All this helps me focus on my mind on how the story will develop. I almost always know how it begins and how it ends. It’s connecting the two I generally have to discover in the writing process.
Once I’ve got all my preliminary work done, I start outlining the plot. I do this on a chapter-by-chapter basis. I try not to get too detailed. If I do that, I won’t want to write it. I basically compose story beats that allow me to write the chapter whole cloth while still having a guide for where I want to go.
The purpose of this exercise is to give me a map. I want the chapter to develop organically (i.e., evolve as I’m writing it). I don’t want to feel like I’m forced to write a certain thing. So my outline consists of one to three sentences briefly describing what happens in the chapter.
I used to outline the entire book before I started writing. That was useful, because I never got stuck then. I knew exactly what was supposed to happen next.
But outlining a whole book in advance is tiring and time-consuming, and it threatens to blunt my enthusiasm for getting it done. Starting with Roses Are White, I changed my process to outline five chapters at a time.
This lets me do a couple of things. First, I leave more opportunity for the book to take an unexpected turn. One of the interesting things about writing is the story going places of its own. You start writing, and the next thing you know, you’re not really in control anymore. It takes on its own life, and smart writers allow that to happen and follow it. By only plotting five chapters at a time, I give myself more opportunity to let the novel change from its original idea. When a twist I hadn’t previously thought of jumps into my head, it’s easier for my to accommodate that and weave it into the book.
Second, it sets manageable goals. When I’m in first-draft mode, I try to write a chapter a day. I prefer to write each weekday and take the weekends off. That gives me some mental rest, so I can recharge while still keeping a good, steady pace. I write between 1500 and 4000 words a day, so by writing five days a week, I get pretty solid output.
So I plot five chapters. I write one of those a day until I’ve hit my goal for the week.
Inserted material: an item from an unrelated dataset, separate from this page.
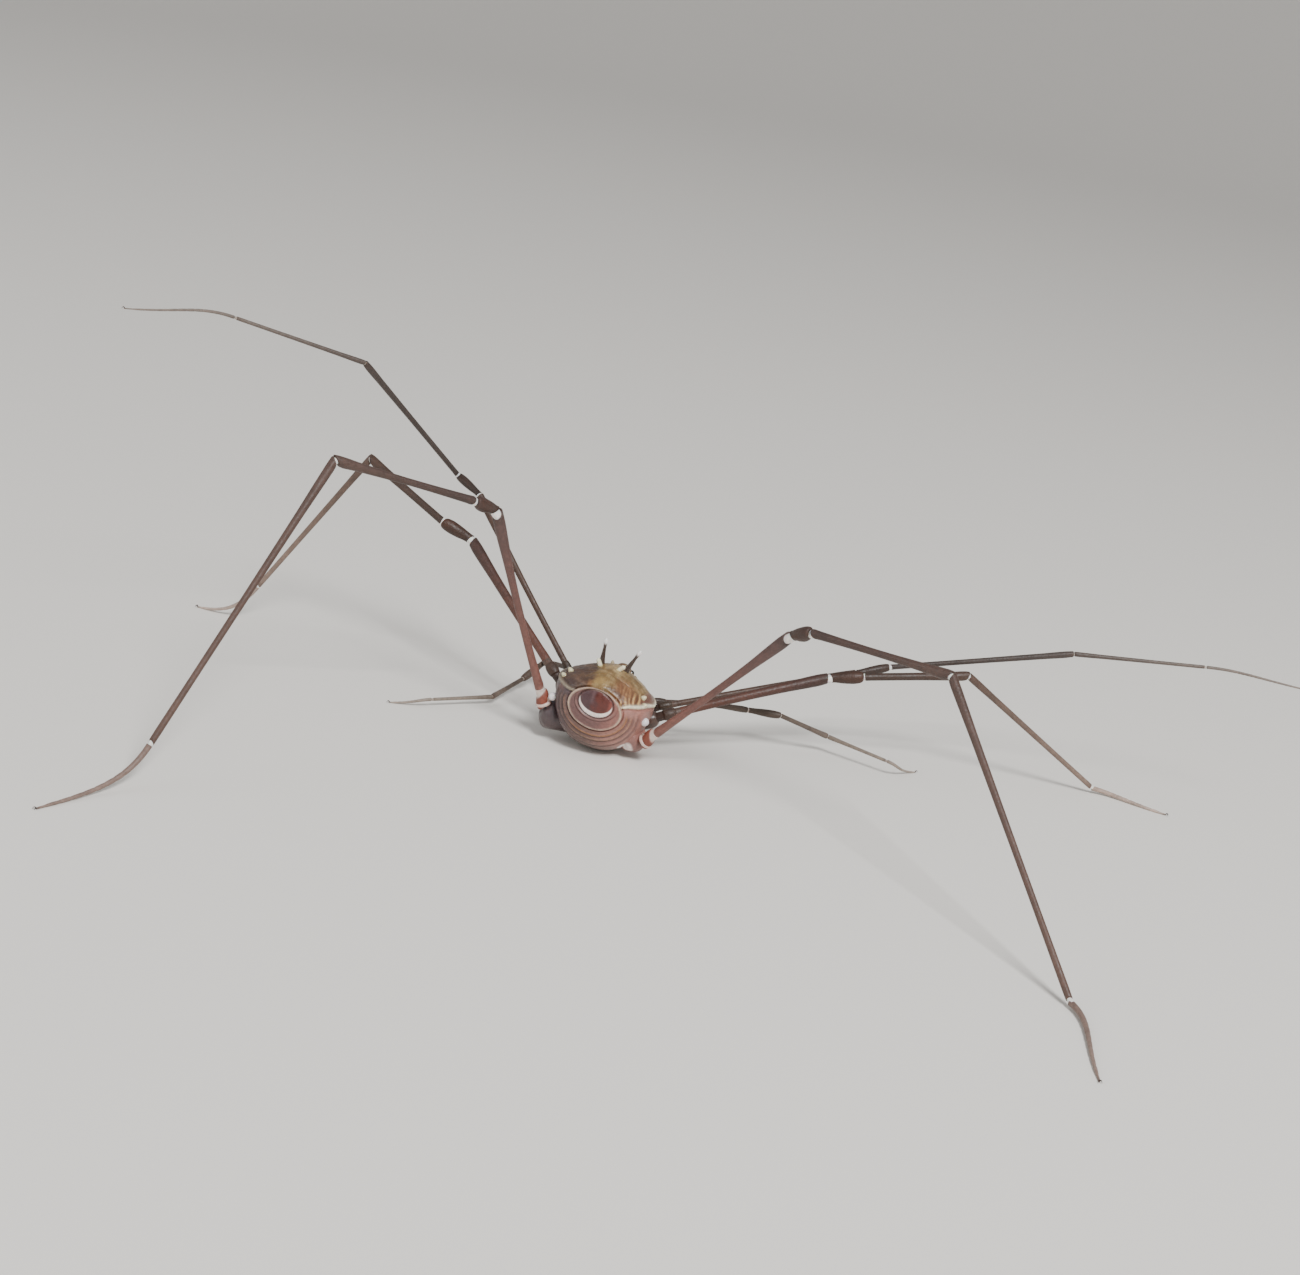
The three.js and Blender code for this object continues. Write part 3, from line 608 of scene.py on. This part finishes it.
OUTER_REACH = 0.12  # how far segments reach into the joint gap outside a bend
INNER_REACH = 0.03  # and inside it, before their bare skin
IN_LINE = 0.1  # headings that differ by less than this count as one line
TARSUS_SPAN = 0.97  # share of a tarsus's length that its bent path spans
LYING_HEIGHT = 0.86  # height of a lying tarsus's axis, in radii
TIP_HEIGHT = 0.06
CLAW_LENGTH = 0.42
CLAW_RADIUS = 0.045
# Rows of share of the length and share of the radius
TROCHANTER_PROFILE = [(0, 0.6), (0.12, 0.86), (0.4, 1.0), (0.72, 0.98), (0.92, 0.86), (1, 0.76)]
TARSUS_PROFILE = [(0, 1.0), (0.1, 0.95), (0.5, 0.8), (0.9, 0.55), (1, 0.3)]
# The same for femur, patella, tibia and metatarsus, with the number of rings and the hind pair's waist
SEGMENTS = [
    ([(0, 0.78), (0.03, 0.84), (0.1, 0.8), (0.35, 0.8), (0.7, 0.9), (0.93, 1.08), (1, 0.98)], 110, 0.22),
    ([(0, 0.72), (0.12, 0.72), (0.4, 0.9), (0.72, 1.0), (0.9, 0.92), (1, 0.78)], 60, 0.0),
    ([(0, 0.9), (0.05, 0.86), (0.5, 0.88), (0.85, 1.0), (0.96, 1.1), (1, 0.98)], 110, 0.22),
    ([(0, 1.05), (0.03, 1.1), (0.2, 0.95), (0.7, 0.8), (0.97, 0.78), (1, 0.74)], 110, 0.1),
]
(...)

Over the weekend, I spend some time thinking about where the book is going, and I plot the next five chapters, so that, on Monday, I’m ready to start writing again.
Perhaps the most important thing I do during the writing of the first draft is the one thing I don’t do — edit. When I’m working on getting that first draft down, I don’t edit what I’ve written. I only reread it if I need to remember what happened in a specific place.
I don’t want to get caught up in evaluating my work before its finished. It’s easy to get distracted, and it’s easy to get overwhelmed and quit.
So I don’t do anything that could cause that to happen. I just focus on getting the words down. After I’ve finished the first draft is the time to edit and evaluate.